▶ _REQUIREMENTS_: Everything in the listing below from the line containing "placeHousing();" through the line containing "cad_parts[node].hide_render = cad_parts[node].hide_viewport" should be repeated exactly; leave out every other line.

----- INFORMATION SHOWN -----

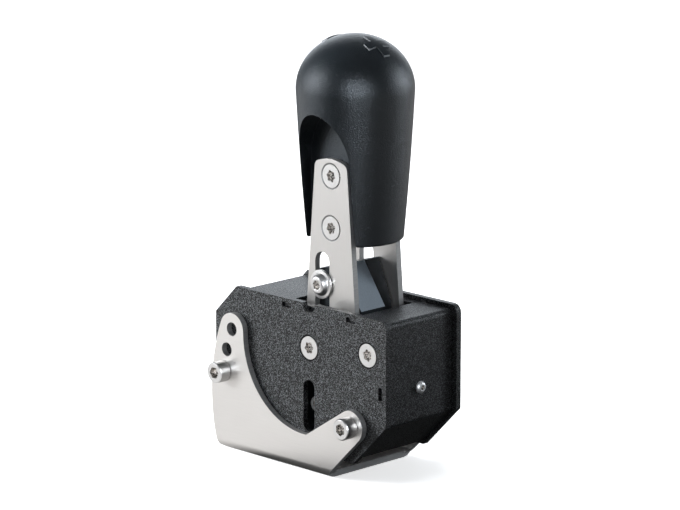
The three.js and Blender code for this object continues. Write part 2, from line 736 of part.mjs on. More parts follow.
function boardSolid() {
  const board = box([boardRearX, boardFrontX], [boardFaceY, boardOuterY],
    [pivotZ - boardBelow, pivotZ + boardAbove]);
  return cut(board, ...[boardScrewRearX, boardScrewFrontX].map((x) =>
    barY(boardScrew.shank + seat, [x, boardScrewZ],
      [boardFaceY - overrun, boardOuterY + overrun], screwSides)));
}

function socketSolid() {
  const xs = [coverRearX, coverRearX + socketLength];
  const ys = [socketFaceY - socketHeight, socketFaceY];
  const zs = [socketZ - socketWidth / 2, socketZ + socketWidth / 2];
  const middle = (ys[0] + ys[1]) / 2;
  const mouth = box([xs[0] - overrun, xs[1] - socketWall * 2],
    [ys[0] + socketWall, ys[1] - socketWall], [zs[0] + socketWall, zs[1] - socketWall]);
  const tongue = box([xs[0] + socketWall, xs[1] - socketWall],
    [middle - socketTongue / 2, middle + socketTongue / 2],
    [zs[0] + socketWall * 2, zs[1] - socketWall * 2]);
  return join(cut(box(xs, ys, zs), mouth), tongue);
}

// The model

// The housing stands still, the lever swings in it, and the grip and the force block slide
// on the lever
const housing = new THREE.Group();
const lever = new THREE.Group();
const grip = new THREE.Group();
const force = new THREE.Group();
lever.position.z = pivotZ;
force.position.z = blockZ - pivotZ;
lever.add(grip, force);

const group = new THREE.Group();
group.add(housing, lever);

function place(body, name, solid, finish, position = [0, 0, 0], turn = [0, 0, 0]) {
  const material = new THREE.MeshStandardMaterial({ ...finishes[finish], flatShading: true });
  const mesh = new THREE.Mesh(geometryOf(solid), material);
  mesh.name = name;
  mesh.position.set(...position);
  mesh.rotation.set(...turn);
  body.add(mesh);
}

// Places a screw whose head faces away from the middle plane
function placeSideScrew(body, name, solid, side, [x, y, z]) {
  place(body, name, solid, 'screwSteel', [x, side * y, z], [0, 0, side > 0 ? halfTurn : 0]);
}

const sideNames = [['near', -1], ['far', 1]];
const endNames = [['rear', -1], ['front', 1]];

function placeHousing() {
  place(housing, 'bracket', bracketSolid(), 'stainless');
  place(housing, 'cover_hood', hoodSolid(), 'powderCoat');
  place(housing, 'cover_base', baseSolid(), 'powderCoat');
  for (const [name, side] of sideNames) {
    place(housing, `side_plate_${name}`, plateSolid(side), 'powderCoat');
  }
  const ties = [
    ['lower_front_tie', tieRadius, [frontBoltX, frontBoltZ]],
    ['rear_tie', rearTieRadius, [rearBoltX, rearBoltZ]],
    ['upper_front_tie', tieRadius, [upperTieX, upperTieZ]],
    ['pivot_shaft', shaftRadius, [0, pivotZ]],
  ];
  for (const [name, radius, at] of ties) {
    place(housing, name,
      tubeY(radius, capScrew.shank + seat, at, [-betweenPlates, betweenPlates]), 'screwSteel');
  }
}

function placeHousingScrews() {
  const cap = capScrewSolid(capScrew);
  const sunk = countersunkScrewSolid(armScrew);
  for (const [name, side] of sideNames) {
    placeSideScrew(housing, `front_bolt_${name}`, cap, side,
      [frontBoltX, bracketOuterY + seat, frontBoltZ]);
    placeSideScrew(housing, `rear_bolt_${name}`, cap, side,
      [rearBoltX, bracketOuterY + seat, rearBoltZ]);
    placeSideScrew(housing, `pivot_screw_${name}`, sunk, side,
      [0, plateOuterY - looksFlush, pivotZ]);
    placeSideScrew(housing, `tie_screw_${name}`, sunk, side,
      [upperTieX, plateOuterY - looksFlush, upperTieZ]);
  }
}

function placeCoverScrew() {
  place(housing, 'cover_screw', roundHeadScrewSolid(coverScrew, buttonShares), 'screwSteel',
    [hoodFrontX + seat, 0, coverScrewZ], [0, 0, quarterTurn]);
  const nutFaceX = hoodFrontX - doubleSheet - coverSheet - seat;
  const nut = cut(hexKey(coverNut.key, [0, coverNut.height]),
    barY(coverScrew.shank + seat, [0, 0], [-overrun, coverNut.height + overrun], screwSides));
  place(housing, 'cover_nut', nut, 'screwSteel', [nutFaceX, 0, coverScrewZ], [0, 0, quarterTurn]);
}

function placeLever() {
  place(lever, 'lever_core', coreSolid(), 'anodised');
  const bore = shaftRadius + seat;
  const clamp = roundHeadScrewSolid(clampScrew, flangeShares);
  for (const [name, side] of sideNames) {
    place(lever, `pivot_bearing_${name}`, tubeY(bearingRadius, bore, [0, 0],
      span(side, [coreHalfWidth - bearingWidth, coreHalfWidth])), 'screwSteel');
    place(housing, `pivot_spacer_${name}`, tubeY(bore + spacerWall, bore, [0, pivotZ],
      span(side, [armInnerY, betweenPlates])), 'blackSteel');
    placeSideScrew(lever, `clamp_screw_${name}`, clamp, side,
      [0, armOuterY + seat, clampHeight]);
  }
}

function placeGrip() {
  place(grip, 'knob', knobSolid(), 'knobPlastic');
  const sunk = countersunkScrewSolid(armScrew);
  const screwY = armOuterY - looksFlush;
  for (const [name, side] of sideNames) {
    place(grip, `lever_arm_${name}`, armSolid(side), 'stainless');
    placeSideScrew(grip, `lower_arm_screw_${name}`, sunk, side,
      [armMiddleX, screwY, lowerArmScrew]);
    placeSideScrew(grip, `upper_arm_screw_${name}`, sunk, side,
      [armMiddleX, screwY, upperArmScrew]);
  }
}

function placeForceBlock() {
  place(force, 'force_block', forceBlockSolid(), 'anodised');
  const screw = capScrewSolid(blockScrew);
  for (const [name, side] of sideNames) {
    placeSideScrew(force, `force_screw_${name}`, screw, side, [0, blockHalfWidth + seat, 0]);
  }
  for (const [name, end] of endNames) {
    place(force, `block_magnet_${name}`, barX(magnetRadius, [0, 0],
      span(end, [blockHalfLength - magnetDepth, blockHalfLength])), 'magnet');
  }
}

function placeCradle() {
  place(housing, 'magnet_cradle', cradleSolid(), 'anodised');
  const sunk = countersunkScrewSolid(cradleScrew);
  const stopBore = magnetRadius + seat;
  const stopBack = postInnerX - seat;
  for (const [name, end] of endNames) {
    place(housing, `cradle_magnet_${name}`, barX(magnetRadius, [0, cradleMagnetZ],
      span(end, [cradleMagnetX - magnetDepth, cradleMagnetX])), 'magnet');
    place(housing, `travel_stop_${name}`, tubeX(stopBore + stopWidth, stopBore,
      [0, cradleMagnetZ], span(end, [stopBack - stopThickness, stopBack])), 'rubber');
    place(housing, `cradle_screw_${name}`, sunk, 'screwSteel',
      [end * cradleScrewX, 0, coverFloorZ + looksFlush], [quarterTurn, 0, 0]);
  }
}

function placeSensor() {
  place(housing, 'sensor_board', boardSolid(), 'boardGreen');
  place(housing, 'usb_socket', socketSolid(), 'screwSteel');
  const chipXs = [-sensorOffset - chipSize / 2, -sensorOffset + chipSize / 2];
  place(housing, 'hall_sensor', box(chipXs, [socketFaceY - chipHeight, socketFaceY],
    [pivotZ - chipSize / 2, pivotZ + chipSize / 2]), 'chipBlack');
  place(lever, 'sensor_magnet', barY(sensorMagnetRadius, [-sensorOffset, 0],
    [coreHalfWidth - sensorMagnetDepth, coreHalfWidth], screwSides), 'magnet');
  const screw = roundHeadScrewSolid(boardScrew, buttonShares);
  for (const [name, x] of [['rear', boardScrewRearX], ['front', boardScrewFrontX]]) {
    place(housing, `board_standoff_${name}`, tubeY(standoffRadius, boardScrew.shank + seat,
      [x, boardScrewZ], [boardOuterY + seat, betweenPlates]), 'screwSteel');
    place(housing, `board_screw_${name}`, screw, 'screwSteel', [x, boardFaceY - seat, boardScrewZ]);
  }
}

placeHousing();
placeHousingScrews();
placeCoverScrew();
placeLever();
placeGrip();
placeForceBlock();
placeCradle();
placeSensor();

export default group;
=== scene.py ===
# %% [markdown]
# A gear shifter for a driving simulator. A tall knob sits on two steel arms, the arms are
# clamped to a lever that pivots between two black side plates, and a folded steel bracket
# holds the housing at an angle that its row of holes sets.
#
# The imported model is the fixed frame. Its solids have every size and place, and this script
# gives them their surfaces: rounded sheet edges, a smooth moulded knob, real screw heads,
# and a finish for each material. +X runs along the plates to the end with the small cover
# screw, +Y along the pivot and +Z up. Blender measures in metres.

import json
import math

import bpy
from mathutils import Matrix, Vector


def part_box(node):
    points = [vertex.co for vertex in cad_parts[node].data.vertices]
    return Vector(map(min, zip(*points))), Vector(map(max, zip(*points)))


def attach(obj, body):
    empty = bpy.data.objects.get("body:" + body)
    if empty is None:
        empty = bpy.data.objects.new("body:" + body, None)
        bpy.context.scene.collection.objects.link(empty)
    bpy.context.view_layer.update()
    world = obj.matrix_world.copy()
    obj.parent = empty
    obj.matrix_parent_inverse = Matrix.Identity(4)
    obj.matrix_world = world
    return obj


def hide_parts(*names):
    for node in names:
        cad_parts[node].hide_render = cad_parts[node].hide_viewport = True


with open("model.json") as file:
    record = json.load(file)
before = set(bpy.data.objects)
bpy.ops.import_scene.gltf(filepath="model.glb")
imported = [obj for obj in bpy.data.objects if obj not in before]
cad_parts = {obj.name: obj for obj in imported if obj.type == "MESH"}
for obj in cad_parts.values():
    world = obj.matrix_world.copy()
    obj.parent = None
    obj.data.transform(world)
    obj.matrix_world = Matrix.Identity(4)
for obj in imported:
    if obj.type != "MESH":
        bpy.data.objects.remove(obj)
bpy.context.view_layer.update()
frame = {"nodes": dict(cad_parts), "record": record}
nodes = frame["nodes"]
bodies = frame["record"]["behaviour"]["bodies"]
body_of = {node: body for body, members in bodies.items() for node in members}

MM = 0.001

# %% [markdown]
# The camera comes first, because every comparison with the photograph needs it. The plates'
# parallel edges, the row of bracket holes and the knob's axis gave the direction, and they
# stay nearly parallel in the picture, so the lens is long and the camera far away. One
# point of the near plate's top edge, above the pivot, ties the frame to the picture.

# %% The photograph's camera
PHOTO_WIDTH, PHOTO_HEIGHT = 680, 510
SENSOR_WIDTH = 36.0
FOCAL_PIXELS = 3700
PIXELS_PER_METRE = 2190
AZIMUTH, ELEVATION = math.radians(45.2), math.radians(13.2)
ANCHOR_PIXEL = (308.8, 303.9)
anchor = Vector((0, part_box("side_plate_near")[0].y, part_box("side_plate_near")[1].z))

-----
----- INFORMATION SHOWN -----

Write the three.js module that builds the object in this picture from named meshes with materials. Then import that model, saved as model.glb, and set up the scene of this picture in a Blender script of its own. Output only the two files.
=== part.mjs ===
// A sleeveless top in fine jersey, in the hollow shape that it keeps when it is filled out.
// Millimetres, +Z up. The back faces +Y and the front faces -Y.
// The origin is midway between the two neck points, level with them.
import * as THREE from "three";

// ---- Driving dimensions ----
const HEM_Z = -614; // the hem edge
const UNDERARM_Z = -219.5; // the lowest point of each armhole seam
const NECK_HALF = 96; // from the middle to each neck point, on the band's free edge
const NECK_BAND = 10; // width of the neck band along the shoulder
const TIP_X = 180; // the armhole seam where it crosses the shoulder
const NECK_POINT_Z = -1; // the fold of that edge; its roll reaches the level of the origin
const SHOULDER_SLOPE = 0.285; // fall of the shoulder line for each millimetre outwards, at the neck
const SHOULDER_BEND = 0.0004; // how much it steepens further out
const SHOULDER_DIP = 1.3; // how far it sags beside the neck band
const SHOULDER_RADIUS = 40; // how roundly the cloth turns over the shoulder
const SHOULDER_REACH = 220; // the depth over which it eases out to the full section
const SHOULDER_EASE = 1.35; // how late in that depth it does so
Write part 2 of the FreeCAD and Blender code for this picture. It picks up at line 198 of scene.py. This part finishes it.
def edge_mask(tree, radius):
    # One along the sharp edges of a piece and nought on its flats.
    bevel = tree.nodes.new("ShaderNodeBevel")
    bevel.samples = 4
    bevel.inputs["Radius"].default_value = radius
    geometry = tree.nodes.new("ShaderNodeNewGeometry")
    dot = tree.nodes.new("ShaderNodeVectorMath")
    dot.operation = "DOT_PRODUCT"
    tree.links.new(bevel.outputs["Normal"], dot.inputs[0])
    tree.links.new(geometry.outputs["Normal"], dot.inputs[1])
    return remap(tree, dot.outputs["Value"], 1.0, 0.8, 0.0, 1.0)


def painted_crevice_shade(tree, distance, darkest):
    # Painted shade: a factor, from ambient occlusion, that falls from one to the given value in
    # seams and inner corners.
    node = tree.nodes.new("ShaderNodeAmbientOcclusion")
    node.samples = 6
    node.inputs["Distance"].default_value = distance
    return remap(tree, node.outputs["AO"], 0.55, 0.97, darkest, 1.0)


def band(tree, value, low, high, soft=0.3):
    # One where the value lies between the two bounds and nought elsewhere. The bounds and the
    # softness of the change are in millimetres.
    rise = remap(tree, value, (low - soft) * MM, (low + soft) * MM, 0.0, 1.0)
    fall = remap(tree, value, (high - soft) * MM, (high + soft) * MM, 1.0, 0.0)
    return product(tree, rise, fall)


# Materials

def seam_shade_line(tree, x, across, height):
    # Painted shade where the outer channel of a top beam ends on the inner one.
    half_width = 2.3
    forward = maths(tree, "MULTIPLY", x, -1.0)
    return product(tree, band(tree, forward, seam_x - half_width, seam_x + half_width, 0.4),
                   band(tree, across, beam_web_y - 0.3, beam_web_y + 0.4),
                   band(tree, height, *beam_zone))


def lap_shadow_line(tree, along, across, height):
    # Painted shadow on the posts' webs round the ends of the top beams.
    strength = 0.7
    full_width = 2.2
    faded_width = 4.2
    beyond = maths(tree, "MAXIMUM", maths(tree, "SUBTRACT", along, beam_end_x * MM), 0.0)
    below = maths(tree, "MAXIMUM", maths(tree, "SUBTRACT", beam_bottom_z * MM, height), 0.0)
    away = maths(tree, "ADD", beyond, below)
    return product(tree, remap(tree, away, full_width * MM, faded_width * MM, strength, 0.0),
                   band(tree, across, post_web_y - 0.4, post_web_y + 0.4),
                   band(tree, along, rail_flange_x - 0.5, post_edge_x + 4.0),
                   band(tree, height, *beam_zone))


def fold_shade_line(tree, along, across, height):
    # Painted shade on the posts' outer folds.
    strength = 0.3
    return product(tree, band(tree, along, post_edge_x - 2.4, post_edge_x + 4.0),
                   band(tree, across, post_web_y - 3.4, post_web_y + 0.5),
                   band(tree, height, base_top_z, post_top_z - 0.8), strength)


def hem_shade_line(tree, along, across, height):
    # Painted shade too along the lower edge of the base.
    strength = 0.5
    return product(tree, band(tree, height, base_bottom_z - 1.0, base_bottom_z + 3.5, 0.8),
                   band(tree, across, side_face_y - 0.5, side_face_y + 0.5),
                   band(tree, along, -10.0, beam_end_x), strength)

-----

▶ _OUTPUT BELOW_:
placeHousing();
placeHousingScrews();
placeCoverScrew();
placeLever();
placeGrip();
placeForceBlock();
placeCradle();
placeSensor();

export default group;
=== scene.py ===
# %% [markdown]
# A gear shifter for a driving simulator. A tall knob sits on two steel arms, the arms are
# clamped to a lever that pivots between two black side plates, and a folded steel bracket
# holds the housing at an angle that its row of holes sets.
#
# The imported model is the fixed frame. Its solids have every size and place, and this script
# gives them their surfaces: rounded sheet edges, a smooth moulded knob, real screw heads,
# and a finish for each material. +X runs along the plates to the end with the small cover
# screw, +Y along the pivot and +Z up. Blender measures in metres.

import json
import math

import bpy
from mathutils import Matrix, Vector


def part_box(node):
    points = [vertex.co for vertex in cad_parts[node].data.vertices]
    return Vector(map(min, zip(*points))), Vector(map(max, zip(*points)))


def attach(obj, body):
    empty = bpy.data.objects.get("body:" + body)
    if empty is None:
        empty = bpy.data.objects.new("body:" + body, None)
        bpy.context.scene.collection.objects.link(empty)
    bpy.context.view_layer.update()
    world = obj.matrix_world.copy()
    obj.parent = empty
    obj.matrix_parent_inverse = Matrix.Identity(4)
    obj.matrix_world = world
    return obj


def hide_parts(*names):
    for node in names:
        cad_parts[node].hide_render = cad_parts[node].hide_viewport = True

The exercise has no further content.